Can you ever really leave behind the ghosts of your past?
This is the question posed in Joanna Murray-Smith’s newest play, Berlin.
Commissioned as part of MTC’s NEXT STAGE Writers’ Program, Berlin follows two young people from vastly different backgrounds meeting in the titular city. The play discusses German history from World War II through to today, and explores whether a nation can atone for their actions, be allowed to move forward, and if individuals can truly let go of the past.
Joanna is one of Australia’s most nationally and internationally acclaimed playwrights. Her work has been nominated for many awards including the Olivier Award for Best Comedy for The Female of the Species. Her other plays include Switzerland; Pennsylvania Avenue; Fury; True Minds; Day One, A Hotel, Evening; The Gift; Rockabye; Ninety; Bombshells; Honour; Redemption; Love Child; and the smash-hit, Songs for Nobodies. She has been awarded two Victorian Premier’s Literary Awards for Drama, the Braille Book of the Year Award, Edinburgh Fringe First Award and the London Theatregoers Choice Award.
With Berlin having just opened at the MTC, we chat with Joanna about working on the play.

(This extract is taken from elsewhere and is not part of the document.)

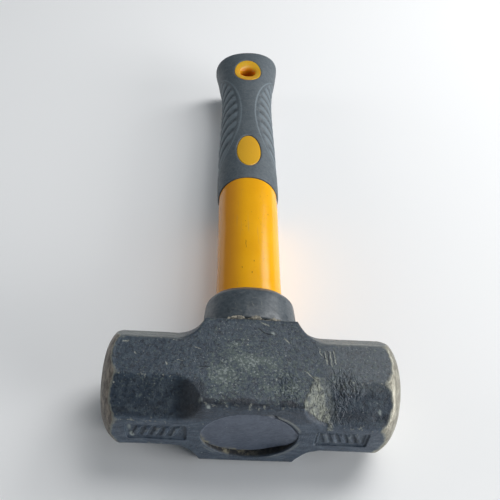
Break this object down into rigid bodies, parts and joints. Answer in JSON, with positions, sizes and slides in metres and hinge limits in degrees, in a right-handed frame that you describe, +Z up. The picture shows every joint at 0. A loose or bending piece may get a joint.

Joanna: I was in Paris with my family for five weeks and we decided visit Berlin. I was astonished by the vibrancy of the city and the energy of its youthfulness which coexisted with constant self-conscious testaments to the past. The museums and memorials about the Holocaust, the plaques commemorating terrible events, the historical streetscapes…. it all created a kind of ever present sensation of history and trauma. I became interested in how young Germans handle the continual identification of their nation and culture with the holocaust. How do they climb out of it when we are all intent on never forgetting? That lead to an imagined scenario of a German girl and a Jewish foreigner, both in their twenties, falling into a tempestuous kind of of love affair but having to wrestle with the ghosts of their individual pasts.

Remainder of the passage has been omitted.